For a change, neither party chose to go public with their reactions. While Gill’s supporters saw the case as a test of national respect for his role in checking terrorism in Punjab, the IAS officer’s advocates said it was a key struggle against sexual harassment.

The infamous slap on the bottom came at a dinner that S.L. Kapur, then financial commissioner, home, hosted at his official residence in Chandigarh on July 18, 1988. Bajaj lodged a complaint with Chandigarh police, which registered a first information report under Indian Penal Code sections that deal with offences of outraging a woman’s modesty.

The local chief judicial magistrate, who conducted the trial in the auditorium of Chandigarh traffic police because of the high-profile nature of the case, held Gill guilty and sentenced him to jail for three months.

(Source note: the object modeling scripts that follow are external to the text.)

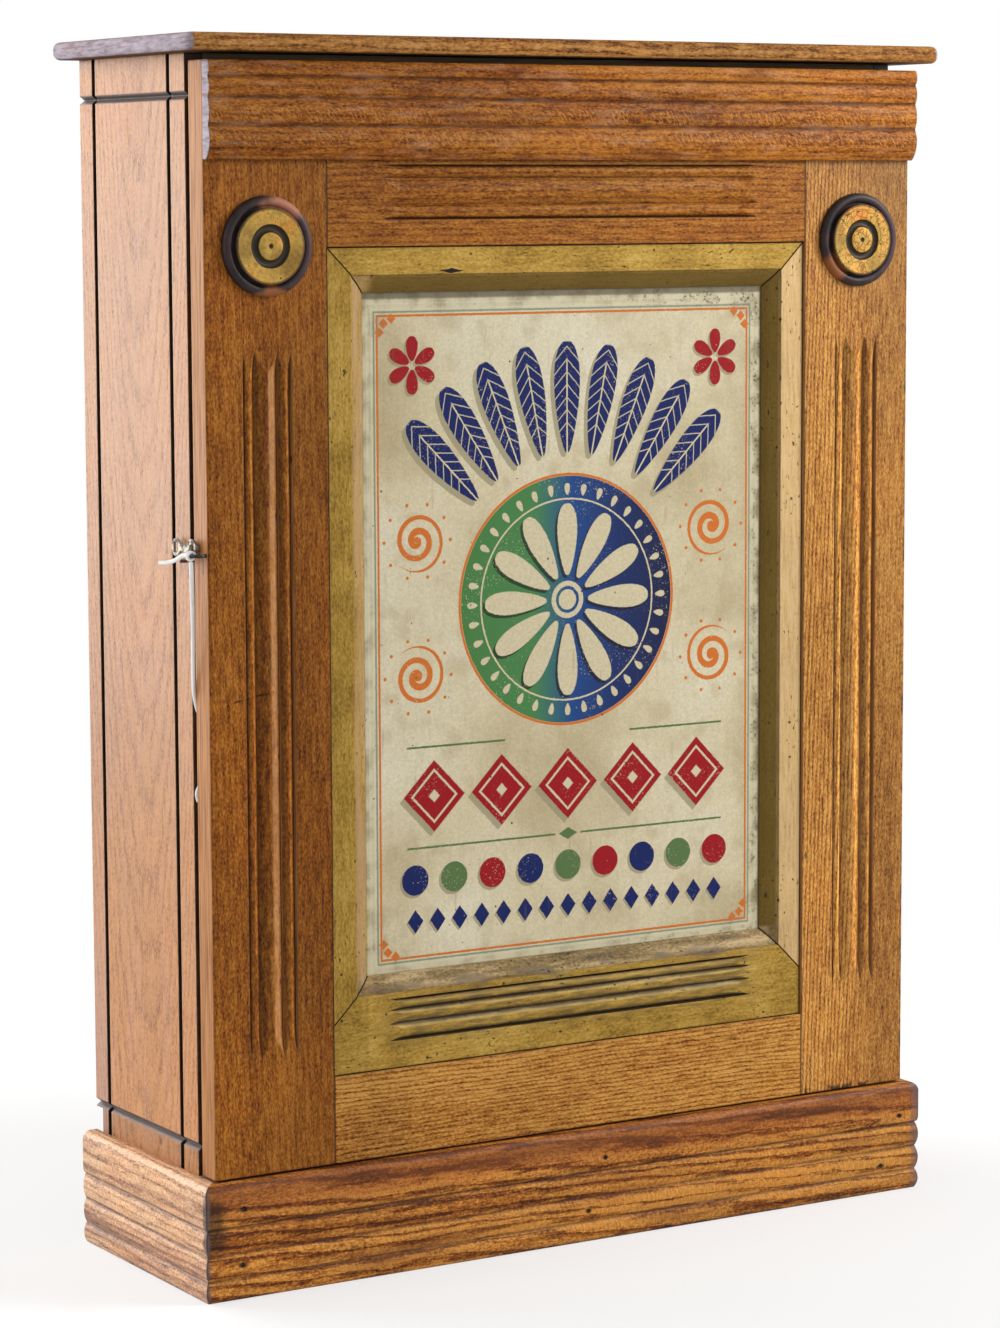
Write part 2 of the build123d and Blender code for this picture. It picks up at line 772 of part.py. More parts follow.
frame_members = {
    "gilt_frame_left": (
        frame_section(Plane((-frame_outer, 0, 0), (1, 0, 0), (0, 0, 1)), frame_width - frame_clearance),
        [frame_mitre(-sight_half, sight_head, (-1, -1)), frame_mitre(-sight_half, sight_foot, (-1, 1))],
    ),
    "gilt_frame_right": (
        frame_section(Plane((frame_outer, 0, 0), (-1, 0, 0), (0, 0, -1)), frame_width - frame_clearance),
        [frame_mitre(sight_half, sight_head, (1, -1)), frame_mitre(sight_half, sight_foot, (1, 1))],
    ),
    "gilt_frame_top": (
        frame_section(Plane((0, 0, frame_top), (0, 0, -1), (1, 0, 0)), frame_width - frame_clearance),
        [frame_mitre(-sight_half, sight_head, (1, 1)), frame_mitre(sight_half, sight_head, (-1, 1))],
    ),
    "gilt_frame_bottom": (
        frame_section(Plane((0, 0, frame_bottom), (0, 0, 1), (-1, 0, 0)), frame_foot_height - frame_clearance),
        [frame_mitre(-sight_half, sight_foot, (1, -1)), frame_mitre(sight_half, sight_foot, (-1, -1))],
    ),
}

sign_reed_level = opening_foot + sign_reed_foot + sum(sign_reed_widths) / 2
for name, (section, mitres) in frame_members.items():
    upright = name in ("gilt_frame_left", "gilt_frame_right")
    with BuildPart() as member:
        if upright:
            extrude(section, amount=case_height, both=True)
        else:
            extrude(section, amount=frame_outer, both=True)
        for mitre in mitres:
            split(bisect_by=mitre, keep=Keep.TOP)
        if name == "gilt_frame_bottom":
            with Locations(front_plane(0, frame_face, sign_reed_level, (-1, 0, 0)).location):
                add(sign_reeds, mode=Mode.SUBTRACT)
    write(member.part, name)

# Tin sign, the board behind it and the strips that hold both in the rabbet
sign_half = sight_half + sign_rabbet - sign_clearance
sign_foot = sight_foot - sign_rabbet + sign_clearance
sign_head = sight_head + sign_rabbet - sign_clearance
sign_back = lip_back + sign_thickness
strip_front = sign_back + sign_back_thickness

with BuildPart() as tin_panel:
    box_between((-sign_half, lip_back, sign_foot), (sign_half, sign_back, sign_head))
write(tin_panel.part, "tin_panel")

with BuildPart() as backing_board:
    box_between((-sign_half, sign_back, sign_foot), (sign_half, strip_front, sign_head))
write(backing_board.part, "backing_board")

with BuildPart() as backing_strips:
    for end in (-1, 1):
        near, far = sorted((end * sign_half, end * (sign_half - sign_strip_width)))
        box_between((near, strip_front, sign_foot), (far, frame_back, sign_head))
    inner_end = sign_half - sign_strip_width - joint_clearance
    box_between(
        (-inner_end, strip_front, sign_foot),
        (inner_end, frame_back, sign_foot + sign_strip_width),
    )
    box_between(
        (-inner_end, strip_front, sign_head - sign_strip_width),
        (inner_end, frame_back, sign_head),
    )
write(backing_strips.part, "backing_strips")

# Catch: a flat lever with a ring, turning on a screw in the door's edge
with BuildPart() as catch_washer:
    with BuildSketch(outward_plane(-case_half, catch_y, catch_height)):
        Circle(catch_spacer_radius)
        Circle(catch_screw_radius + running_clearance, mode=Mode.SUBTRACT)
    extrude(amount=catch_stand_off)
write(catch_washer.part, "catch_washer")

with BuildPart() as catch_lever:
    with BuildSketch(outward_plane(-catch_inner, catch_y, catch_height)) as lever_outline:
        Circle(catch_boss_radius)
        with Locations((catch_reach / 2, catch_ring_sag / 2)):
            Rectangle(catch_reach, catch_neck_width)
        with Locations((catch_reach, catch_ring_sag)):
            Circle(catch_ring_radius)
        neck_corners = lever_outline.vertices().filter_by(
            lambda v: catch_boss_radius / 2 < v.Y - catch_y < catch_reach
        )
        fillet(neck_corners, catch_neck_width / 2)
        Circle(catch_screw_radius + running_clearance, mode=Mode.SUBTRACT)
        with Locations((catch_reach, catch_ring_sag)):
            Circle(catch_ring_hole_radius, mode=Mode.SUBTRACT)
    extrude(amount=catch_thickness)
write(catch_lever.part, "catch_lever")

screw_seat = catch_outer + catch_play
with BuildPart() as catch_screw:
    with BuildSketch(outward_plane(-screw_seat, catch_y, catch_height)):
        Circle(catch_screw_head_radius)
    extrude(amount=catch_screw_head_height)
    fillet(catch_screw.faces().sort_by(Axis.X)[0].edges(), catch_screw_head_height / 2)
    with BuildSketch(outward_plane(-screw_seat, catch_y, catch_height)):
        Circle(catch_screw_radius)
    extrude(amount=case_half - catch_screw_depth - screw_seat)
    with BuildSketch(outward_plane(-screw_seat - catch_screw_head_height, catch_y, catch_height)):
        Rectangle(2 * catch_screw_head_radius, 0.7, rotation=35)
    extrude(amount=-0.6, mode=Mode.SUBTRACT)
write(catch_screw.part, "catch_screw")

with BuildPart() as keeper_pin:
    with BuildSketch(outward_plane(-case_half + keeper_depth, keeper_y, keeper_z)):
        Circle(keeper_radius)
    extrude(amount=keeper_depth + keeper_stand_off)
    fillet(keeper_pin.faces().sort_by(Axis.X)[0].edges(), keeper_radius / 2)
write(keeper_pin.part, "keeper_pin")

# Iron hook: wire let into the door's edge and bent towards the case
with BuildPart() as iron_hook:
    with BuildLine() as hook_path:
        FilletPolyline(
            (-case_half + hook_depth, hook_y, hook_z),
            (-hook_x, hook_y, hook_z),
            (-hook_x, hook_y + hook_reach, hook_z),
            radius=hook_bend_radius,
        )
    with BuildSketch(outward_plane(-case_half + hook_depth, hook_y, hook_z)):
        Circle(hook_wire_radius)
    sweep()
write(iron_hook.part, "iron_hook")

# Cotton string: a knot on the hook's tip, a long tail and a short end
with BuildPart() as string_knot:
    knot_plane = Plane(origin=(-hook_x, hook_y + hook_reach, hook_z), x_dir=(1, 0, 0), z_dir=(0, 1, 0))
    with BuildSketch(knot_plane):
        Circle(knot_radius)
        Circle(hook_wire_radius + running_clearance, mode=Mode.SUBTRACT)
    extrude(amount=-knot_length)
    round_edges = string_knot.edges().filter_by(GeomType.CIRCLE).sort_by(SortBy.RADIUS)[-2:]
    fillet(round_edges, knot_radius / 3)
write(string_knot.part, "string_knot")


def string_piece(route, name):
    """A round string along a route: straight runs joined by arcs as large as the runs allow."""
    points = [Vector(*point) for point in route]
    runs = [b - a for a, b in zip(points[:-1], points[1:])]
    turns = [math.radians(a.get_angle(b)) for a, b in zip(runs[:-1], runs[1:])]
    radii = [
        0.45 * min(a.length, b.length) / math.tan(turn / 2) for a, b, turn in zip(runs[:-1], runs[1:], turns)
    ]
    with BuildPart() as string:
        with BuildLine() as path:
            line = FilletPolyline(*route, radius=radii)
        with BuildSketch(Plane(origin=route[0], z_dir=runs[0])):
            Circle(string_diameter / 2)
        sweep()
    expected = math.pi * string_diameter**2 / 4 * line.length
    print(name, "radii", [round(r, 1) for r in radii], "length", round(line.length, 1))
    print(name, "volume", round(string.part.volume, 2), "section times length", round(expected, 2))
    return string.part


write(string_piece(tail_route, "string_tail"), "string_tail")
write(string_piece(short_end_route, "string_short_end"), "string_short_end")
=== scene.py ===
"""Looks for the counter-top dye cabinet: worn oak, aged gilt, a printed tin sign and cotton string.

Metres, in the same frame as the solids: X right, Y back, Z up, the origin on the floor under the middle.
Marks of wear and the sign's figures are placed in millimetres.
"""

import math

import bpy
import numpy as np
from mathutils import Matrix, Vector


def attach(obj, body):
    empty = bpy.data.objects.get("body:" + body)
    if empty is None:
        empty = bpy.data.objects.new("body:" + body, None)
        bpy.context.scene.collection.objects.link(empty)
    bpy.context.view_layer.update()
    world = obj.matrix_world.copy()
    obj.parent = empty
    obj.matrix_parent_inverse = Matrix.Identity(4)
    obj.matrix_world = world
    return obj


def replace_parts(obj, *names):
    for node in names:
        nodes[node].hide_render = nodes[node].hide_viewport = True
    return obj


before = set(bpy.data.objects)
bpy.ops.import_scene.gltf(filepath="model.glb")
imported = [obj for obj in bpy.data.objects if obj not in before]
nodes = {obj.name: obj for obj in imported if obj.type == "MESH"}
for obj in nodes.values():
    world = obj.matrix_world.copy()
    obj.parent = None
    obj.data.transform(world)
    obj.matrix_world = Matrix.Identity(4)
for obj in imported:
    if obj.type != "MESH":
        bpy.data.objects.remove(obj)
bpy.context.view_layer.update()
MM = 0.001


# Camera

LENS, SENSOR = 106.045, 36
CAMERA_PLACE = (-1.30903, -2.14558, 0.66352)
HEADING, TILT_DOWN, LEAN = -31.2608, 6.7984, -0.2342


def aim_camera():
    """Camera of the photograph: one that looks straight down is leaned, raised, and turned to its heading."""
    data = bpy.data.cameras.new("view_camera")
    data.lens = LENS
    data.sensor_width = SENSOR
    camera = bpy.data.objects.new("view_camera", data)
    bpy.context.scene.collection.objects.link(camera)
    heading = Matrix.Rotation(math.radians(HEADING), 4, "Z")
    pitch = Matrix.Rotation(math.radians(90 - TILT_DOWN), 4, "X")
    roll = Matrix.Rotation(math.radians(LEAN), 4, "Z")
    camera.matrix_world = Matrix.Translation(CAMERA_PLACE) @ heading @ pitch @ roll
    bpy.context.scene.camera = camera


aim_camera()


# String

STRING_ACROSS = 2.4 * MM
KNOT_START = (-0.266, -0.0755, 0.4532)
tail_route = [
    (-0.2658, -0.0744, 0.4498), (-0.2652, -0.0739, 0.4340), (-0.2639, -0.0720, 0.4140),
    (-0.2616, -0.0672, 0.3900), (-0.2588, -0.0614, 0.3650), (-0.2520, -0.0606, 0.3490),
    (-0.2512, -0.0606, 0.3270), (-0.2548, -0.0606, 0.3130), (-0.2580, -0.0606, 0.3080),
    (-0.2560, -0.0607, 0.3030),
]
short_end_route = [
    (-0.2666, -0.0724, 0.4536), (-0.2666, -0.0664, 0.4536), (-0.2673, -0.0566, 0.4492),
    (-0.2681, -0.0466, 0.4470), (-0.2686, -0.0380, 0.4466),
]


def smooth_line(name, route):
    """The line of a NURBS spline that has the route's points as its control points."""
    data = bpy.data.curves.new(name, "CURVE")
    data.dimensions = "3D"
    spline = data.splines.new("NURBS")
    spline.points.add(len(route) - 1)
    spline.points.foreach_set("co", np.c_[np.array(route), np.ones(len(route))].ravel())
    spline.order_u = 3
    spline.use_endpoint_u = True
    spline.resolution_u = 24
    guide = bpy.data.objects.new(name, data)
    mesh = bpy.data.meshes.new_from_object(guide)
    line = np.zeros(len(mesh.vertices) * 3)
    mesh.vertices.foreach_get("co", line)
    bpy.data.objects.remove(guide)
    bpy.data.meshes.remove(mesh)
    bpy.data.curves.remove(data)
    return line.reshape(-1, 3)


def evenly(line, gap):
    """Points a gap apart on a line, and their distances along it."""
    along = np.r_[0, np.cumsum(np.linalg.norm(np.diff(line, axis=0), axis=1))]
    where = np.linspace(0, along[-1], max(8, int(along[-1] / gap)))
    return np.stack([np.interp(where, along, line[:, i]) for i in range(3)], axis=1), where


def frames(line, side):
    """Two directions across a line at each point: the side, made square to the line, and their cross."""
    ahead = np.gradient(line, axis=0)
    ahead /= np.linalg.norm(ahead, axis=1, keepdims=True)
    side = np.array(side, dtype=float)
    first = side - ahead * (ahead @ side)[:, None]
    first /= np.linalg.norm(first, axis=1, keepdims=True)
    return first, np.cross(ahead, first)


def tube_faces(count, ring, first):
    """Faces of a tube of count rings, each of ring points: quads along it and one flat face at each end."""
    row = np.arange(count - 1)[:, None] * ring
    column = np.arange(ring)[None, :]
    turn = (column + 1) % ring
    quads = np.stack([row + column, row + turn, row + ring + turn, row + ring + column], axis=-1)
    start, end = np.arange(ring)[::-1], np.arange(ring) + (count - 1) * ring
    return (quads.reshape(-1, 4) + first).tolist() + [(start + first).tolist(), (end + first).tolist()]


def tube(line, radius, side, ring=10):
    """A round tube: at each point of the line, a circle of that point's radius, square to the line."""
    first, second = frames(line, side)
    turn = np.linspace(0, 2 * np.pi, ring, endpoint=False)[None, :, None]
    circle = np.cos(turn) * first[:, None] + np.sin(turn) * second[:, None]
    return line[:, None] + circle * radius[:, None, None]


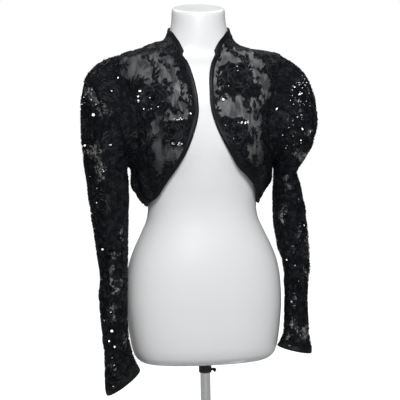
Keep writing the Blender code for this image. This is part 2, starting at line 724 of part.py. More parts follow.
def turned(name, profile, colour, collection):
    """A solid of revolution about the Z axis from its outline, given from top to bottom."""
    mesh = bpy.data.meshes.new(name)
    points = [(radius, 0.0, height) for radius, height in profile]
    mesh.from_pydata(points, [(i, i + 1) for i in range(len(points) - 1)], [])
    thing = add_object(name, mesh, colour, collection, smooth=False)
    screw = thing.modifiers.new("turn", "SCREW")
    screw.axis = "Z"
    screw.steps = screw.render_steps = TURNED_SEGMENTS
    screw.use_merge_vertices = True
    screw.merge_threshold = 0.00005
    screw.use_smooth_shade = False
    return thing


def build_stand(collection):
    bore = POLE_RADIUS + FIT_GAP
    soft = SOFT_EDGE
    turned("stand_base", [
        (0.0, POLE_FOOT - FIT_GAP), (bore, POLE_FOOT - FIT_GAP), (bore, BOSS_TOP),
        (BOSS_RADIUS - soft, BOSS_TOP), (BOSS_RADIUS, BOSS_TOP - soft),
        (BOSS_RADIUS, BASE_THICKNESS + soft), (BOSS_RADIUS + soft, BASE_THICKNESS),
        (BASE_RADIUS - soft, BASE_THICKNESS), (BASE_RADIUS, BASE_THICKNESS - soft),
        (BASE_RADIUS, soft), (BASE_RADIUS - soft, 0.0), (0.0, 0.0),
    ], "steel", collection)
    turned("stand_pole", [
        (0.0, POLE_TOP), (POLE_RADIUS - soft, POLE_TOP), (POLE_RADIUS, POLE_TOP - soft),
        (POLE_RADIUS, POLE_FOOT + soft), (POLE_RADIUS - soft, POLE_FOOT), (0.0, POLE_FOOT),
    ], "steel", collection)
    socket_top = FORM_SECTIONS[0].level - FIT_GAP
    turned("stand_socket", [
        (0.0, socket_top), (SOCKET_RADIUS, socket_top), (SOCKET_RADIUS, SOCKET_FOOT + soft),
        (SOCKET_RADIUS - soft, SOCKET_FOOT), (bore, SOCKET_FOOT),
        (bore, POLE_TOP + FIT_GAP), (0.0, POLE_TOP + FIT_GAP),
    ], "black_metal", collection)
    build_thumbscrew(collection)


def build_thumbscrew(collection):
    """The clamping screw at the socket's left side: a shank with a flat wing, tilted down."""
    start = SOCKET_RADIUS + FIT_GAP
    level = SOCKET_FOOT + SCREW_ABOVE_FOOT
    bpy.ops.mesh.primitive_cylinder_add(
        vertices=SHANK_SEGMENTS, radius=SHANK_RADIUS, depth=SHANK_LENGTH,
        location=(start + SHANK_LENGTH / 2, 0, level), rotation=(0, QUARTER_TURN, 0))
    shank = bpy.context.object
    bpy.ops.mesh.primitive_cube_add(
        size=1, location=(start + SHANK_LENGTH + WING_SIZE[0] / 3, 0, level - WING_DROP),
        rotation=(0, WING_TILT, 0))
    wing = bpy.context.object
    wing.scale = WING_SIZE
    bpy.context.view_layer.update()
    for thing in (shank, wing):
        thing.data.transform(thing.matrix_world)
        thing.matrix_world.identity()
    join = shank.modifiers.new("join", "BOOLEAN")
    join.operation = "UNION"
    join.object = wing
    bpy.context.view_layer.update()
    evaluated = shank.evaluated_get(bpy.context.evaluated_depsgraph_get())
    mesh = bpy.data.meshes.new_from_object(evaluated)
    bpy.data.objects.remove(shank)
    bpy.data.objects.remove(wing)
    add_object("stand_thumbscrew", mesh, "black_metal", collection, smooth=False)


def main():
    clear_scene()
    collection = bpy.data.collections.new("bolero_on_dress_form")
    bpy.context.scene.collection.children.link(collection)
    build_form(collection)
    build_stand(collection)
    build_front("front_right", RIGHT, collection)
    build_front("front_left", LEFT, collection)
    build_back(collection)
    build_collar(collection)
    build_edge_binding("binding_right", edge_path(RIGHT), RIGHT, collection)
    build_edge_binding("binding_left", edge_path(LEFT), LEFT, collection)
    build_edge_binding("binding_hem", hem_path(), LEFT, collection)
    for word, side in (("right", RIGHT), ("left", LEFT)):
        build_sleeve(word, side, collection)
        build_pad(word, side, collection)


main()
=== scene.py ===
"""Looks of a sheer black bolero jacket, embroidered and sequinned, on a white dress form.

Metres, +Z up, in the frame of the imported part. The cloth's surfaces follow the same sections
as the part's solids, with finer folds and gathers. A place on the body is an angle round the
form (0 in front, 90 degrees at the wearer's left) and a level. A place on a sleeve is a
section number and a turn round it (0 outside, 90 degrees in front).
"""

import math
from collections import namedtuple

import bmesh
import bpy
import numpy as np
from mathutils import Matrix, Quaternion, Vector
from mathutils.bvhtree import BVHTree


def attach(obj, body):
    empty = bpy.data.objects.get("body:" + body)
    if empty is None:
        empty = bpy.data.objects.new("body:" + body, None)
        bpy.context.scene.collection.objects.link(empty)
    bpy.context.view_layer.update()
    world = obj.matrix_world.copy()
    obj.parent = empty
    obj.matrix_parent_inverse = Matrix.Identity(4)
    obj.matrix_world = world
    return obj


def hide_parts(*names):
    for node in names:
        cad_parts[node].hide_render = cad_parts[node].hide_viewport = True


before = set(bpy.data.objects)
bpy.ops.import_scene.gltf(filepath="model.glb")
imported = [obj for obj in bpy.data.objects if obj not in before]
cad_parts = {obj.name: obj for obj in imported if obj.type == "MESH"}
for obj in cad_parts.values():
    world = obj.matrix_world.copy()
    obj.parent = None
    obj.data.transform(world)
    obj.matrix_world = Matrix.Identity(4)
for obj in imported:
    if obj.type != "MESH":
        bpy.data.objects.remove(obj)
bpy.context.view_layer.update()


def table(row_type, *rows):
    """Rows of values under the named columns of a type."""
    return [row_type(*row) for row in rows]


RIGHT = -1
LEFT = 1
QUARTER_TURN = math.pi / 2
ACROSS_BODY = Vector((1, 0, 0))

# Cloth
WALL = 0.0015
BINDING_WALL = 0.0023
BINDING_WIDTH = 0.010
BINDING_OVERLAP = 0.0015
NAPE_TURN = 0.010

# Jacket body levels
HEM_LEVEL = 0.503
UNDERARM_LEVEL = 0.588
SHOULDER_TIP_LEVEL = 0.8275
NECK_SEAM_LEVEL = 0.864
COLLAR_TOP_LEVEL = 0.8850
COLLAR_END_HEIGHT = 0.002
ARMHOLE_REACH = math.radians(29)
CORNER_TURN = 0.004

# Mesh density
FORM_COLUMNS = 120
FORM_ROWS = 150
ROW_STEPS = 6
FRONT_COLUMNS = 64
BACK_COLUMNS = 150
COLLAR_ROWS = 9
SLEEVE_COLUMNS = 240
SLEEVE_ROW_STEPS = 8
SLEEVE_CROWDING = 0.45
SLEEVE_GATHERS = 20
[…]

The magistrate’s judgment relied largely on the IAS officer’s testimony as witnesses on either side were unwilling to provide an accurate account of what happened at the party. But Bajaj argued that a respectable lady with no malice against Gill would not lie.

Gill, credited with wiping out militancy from Punjab, appealed in the court of the district and sessions judge where the order of the chief judicial magistrate was modified. The sessions judge ordered Gill’s release on probation for three years.

When the case reached Punjab and Haryana High Court, it quashed the FIR against Gill. But the Supreme Court, on October 12, 1995, ordered Gill’s prosecution.

Directing Gill to face trial, the apex court said the “essence of a woman’s modesty is her sex and from her very birth she possesses the modesty which is the attribute of her sex”.

On August 20, 1998, the high court upheld Gill’s conviction under sections 354 (outraging the modesty of a woman) and 509 (word, gesture or act intended to insult a lady) and allowed him to be on parole. But the court warned the former top cop, now president of the Indian Hockey Federation, that he could be jailed if he did not maintain “good conduct”.

The high court also upheld the sessions court’s order directing Gill to pay Rs 2 lakh as compensation to Bajaj.

Gill had deposited the amount in the high court registry but Bajaj refused to accept it. She said the money should go to an organisation working for the uplift of women.

The apex court today asked the chief justice of Punjab and Haryana High Court to take an appropriate decision on disposal of the money to a women’s organisation.